◆ Task objective: For the listing that follows, give again exactly the lines from the one with "Recreate this object" to the one with "import math", including both.

--- begin Extracted entries ---

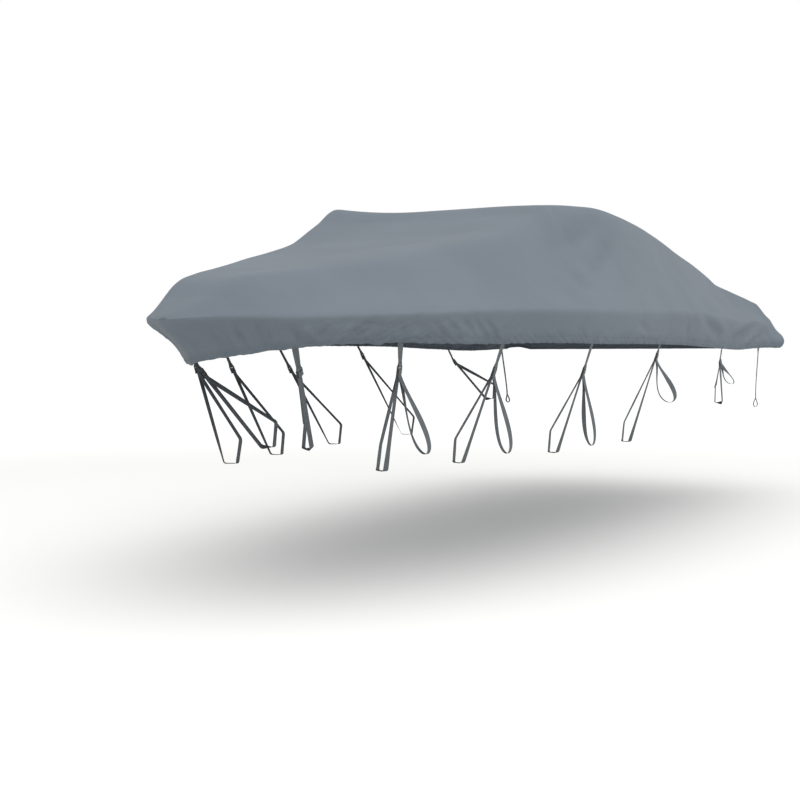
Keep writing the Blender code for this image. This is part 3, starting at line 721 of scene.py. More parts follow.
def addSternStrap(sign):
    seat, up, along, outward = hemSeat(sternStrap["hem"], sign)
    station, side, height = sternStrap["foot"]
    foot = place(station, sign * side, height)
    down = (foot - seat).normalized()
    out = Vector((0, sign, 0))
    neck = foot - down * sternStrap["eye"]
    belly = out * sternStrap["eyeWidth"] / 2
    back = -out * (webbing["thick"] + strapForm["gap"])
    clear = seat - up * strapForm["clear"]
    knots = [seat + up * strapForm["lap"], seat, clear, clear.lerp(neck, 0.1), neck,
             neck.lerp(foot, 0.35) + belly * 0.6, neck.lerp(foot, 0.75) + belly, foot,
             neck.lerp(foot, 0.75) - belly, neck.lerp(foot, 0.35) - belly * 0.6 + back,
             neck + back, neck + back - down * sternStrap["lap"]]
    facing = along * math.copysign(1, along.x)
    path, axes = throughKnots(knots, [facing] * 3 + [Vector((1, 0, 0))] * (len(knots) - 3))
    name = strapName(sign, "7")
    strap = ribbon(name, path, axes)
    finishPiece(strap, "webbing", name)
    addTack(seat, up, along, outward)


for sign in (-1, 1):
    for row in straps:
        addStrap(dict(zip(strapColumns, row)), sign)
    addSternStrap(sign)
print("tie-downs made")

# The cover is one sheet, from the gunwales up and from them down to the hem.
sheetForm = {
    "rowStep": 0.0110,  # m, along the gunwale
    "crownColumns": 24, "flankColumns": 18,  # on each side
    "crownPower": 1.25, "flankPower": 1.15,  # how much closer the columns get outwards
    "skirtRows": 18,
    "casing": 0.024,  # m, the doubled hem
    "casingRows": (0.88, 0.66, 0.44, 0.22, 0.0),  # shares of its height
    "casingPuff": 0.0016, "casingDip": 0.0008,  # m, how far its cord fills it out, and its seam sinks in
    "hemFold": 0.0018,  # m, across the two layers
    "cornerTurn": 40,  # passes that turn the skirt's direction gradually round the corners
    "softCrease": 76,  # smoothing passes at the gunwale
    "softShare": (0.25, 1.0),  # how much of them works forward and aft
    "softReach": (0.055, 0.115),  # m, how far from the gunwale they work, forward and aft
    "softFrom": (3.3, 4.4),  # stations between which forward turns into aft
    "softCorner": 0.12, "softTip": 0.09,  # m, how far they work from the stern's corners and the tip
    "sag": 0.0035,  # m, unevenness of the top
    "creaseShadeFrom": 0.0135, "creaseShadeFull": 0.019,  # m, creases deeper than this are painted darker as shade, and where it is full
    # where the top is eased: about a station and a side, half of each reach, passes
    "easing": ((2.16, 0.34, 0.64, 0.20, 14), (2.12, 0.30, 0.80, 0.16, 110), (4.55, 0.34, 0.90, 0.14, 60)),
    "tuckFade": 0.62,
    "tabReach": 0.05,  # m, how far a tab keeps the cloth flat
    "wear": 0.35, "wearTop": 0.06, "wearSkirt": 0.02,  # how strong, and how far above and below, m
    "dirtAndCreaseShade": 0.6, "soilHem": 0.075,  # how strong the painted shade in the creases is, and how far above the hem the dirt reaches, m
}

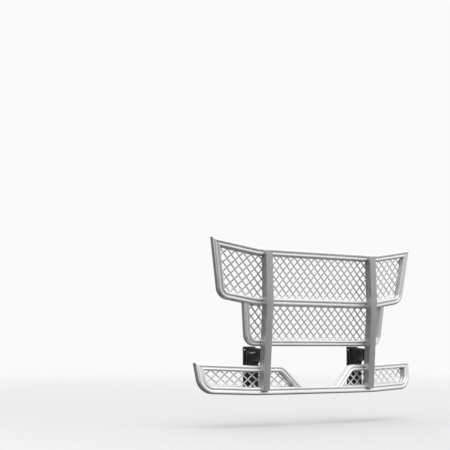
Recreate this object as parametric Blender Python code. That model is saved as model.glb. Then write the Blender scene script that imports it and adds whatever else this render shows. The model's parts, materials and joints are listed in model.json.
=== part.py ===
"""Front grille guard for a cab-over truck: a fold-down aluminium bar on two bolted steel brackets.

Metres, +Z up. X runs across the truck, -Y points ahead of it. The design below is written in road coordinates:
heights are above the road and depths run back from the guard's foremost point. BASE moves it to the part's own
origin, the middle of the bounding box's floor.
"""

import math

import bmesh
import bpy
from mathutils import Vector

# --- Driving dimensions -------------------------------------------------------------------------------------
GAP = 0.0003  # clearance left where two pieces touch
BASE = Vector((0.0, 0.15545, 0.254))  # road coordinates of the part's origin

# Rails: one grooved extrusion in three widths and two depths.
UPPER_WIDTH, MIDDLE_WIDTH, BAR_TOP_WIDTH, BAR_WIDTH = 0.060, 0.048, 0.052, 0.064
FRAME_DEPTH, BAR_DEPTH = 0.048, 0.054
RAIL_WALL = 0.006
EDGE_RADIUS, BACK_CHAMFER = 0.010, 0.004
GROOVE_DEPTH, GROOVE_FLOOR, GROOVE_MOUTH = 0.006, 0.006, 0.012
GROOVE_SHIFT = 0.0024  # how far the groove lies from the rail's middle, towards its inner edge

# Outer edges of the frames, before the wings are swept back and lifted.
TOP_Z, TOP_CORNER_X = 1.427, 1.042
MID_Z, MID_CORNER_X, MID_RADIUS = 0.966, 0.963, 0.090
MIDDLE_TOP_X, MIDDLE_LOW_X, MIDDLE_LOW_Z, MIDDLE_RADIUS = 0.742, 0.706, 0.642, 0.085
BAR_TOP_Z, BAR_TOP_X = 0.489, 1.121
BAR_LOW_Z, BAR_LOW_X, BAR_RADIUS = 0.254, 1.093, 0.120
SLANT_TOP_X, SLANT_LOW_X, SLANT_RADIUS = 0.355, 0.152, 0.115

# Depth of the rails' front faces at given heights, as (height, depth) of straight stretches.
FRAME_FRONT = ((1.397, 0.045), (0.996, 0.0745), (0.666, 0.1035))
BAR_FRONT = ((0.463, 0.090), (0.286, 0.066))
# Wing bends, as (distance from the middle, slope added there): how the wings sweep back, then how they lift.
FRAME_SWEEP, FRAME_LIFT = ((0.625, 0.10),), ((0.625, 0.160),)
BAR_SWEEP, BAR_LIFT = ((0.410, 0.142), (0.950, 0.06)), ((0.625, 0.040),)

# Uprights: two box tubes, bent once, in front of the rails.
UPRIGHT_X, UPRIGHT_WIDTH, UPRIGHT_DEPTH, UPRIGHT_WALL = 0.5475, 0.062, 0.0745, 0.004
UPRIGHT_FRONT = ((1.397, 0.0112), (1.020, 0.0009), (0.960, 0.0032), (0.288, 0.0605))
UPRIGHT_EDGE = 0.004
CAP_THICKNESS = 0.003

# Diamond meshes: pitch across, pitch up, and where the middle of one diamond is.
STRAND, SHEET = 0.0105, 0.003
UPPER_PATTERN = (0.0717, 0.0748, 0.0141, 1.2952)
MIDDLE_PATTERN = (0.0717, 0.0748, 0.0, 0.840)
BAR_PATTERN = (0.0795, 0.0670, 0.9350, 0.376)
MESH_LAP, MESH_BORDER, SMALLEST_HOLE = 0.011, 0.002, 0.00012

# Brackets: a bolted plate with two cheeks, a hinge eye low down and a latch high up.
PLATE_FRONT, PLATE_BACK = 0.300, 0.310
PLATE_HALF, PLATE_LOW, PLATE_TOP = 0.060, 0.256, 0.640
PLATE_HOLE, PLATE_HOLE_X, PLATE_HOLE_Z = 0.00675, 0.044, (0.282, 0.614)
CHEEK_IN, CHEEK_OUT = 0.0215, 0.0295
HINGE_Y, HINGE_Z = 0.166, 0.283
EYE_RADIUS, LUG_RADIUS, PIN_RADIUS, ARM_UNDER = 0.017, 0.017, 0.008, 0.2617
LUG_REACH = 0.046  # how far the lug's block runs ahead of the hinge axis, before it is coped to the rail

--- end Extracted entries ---

◆ Answer to the task:
Recreate this object as parametric Blender Python code. That model is saved as model.glb. Then write the Blender scene script that imports it and adds whatever else this render shows. The model's parts, materials and joints are listed in model.json.
=== part.py ===
"""Front grille guard for a cab-over truck: a fold-down aluminium bar on two bolted steel brackets.

Metres, +Z up. X runs across the truck, -Y points ahead of it. The design below is written in road coordinates:
heights are above the road and depths run back from the guard's foremost point. BASE moves it to the part's own
origin, the middle of the bounding box's floor.
"""

import math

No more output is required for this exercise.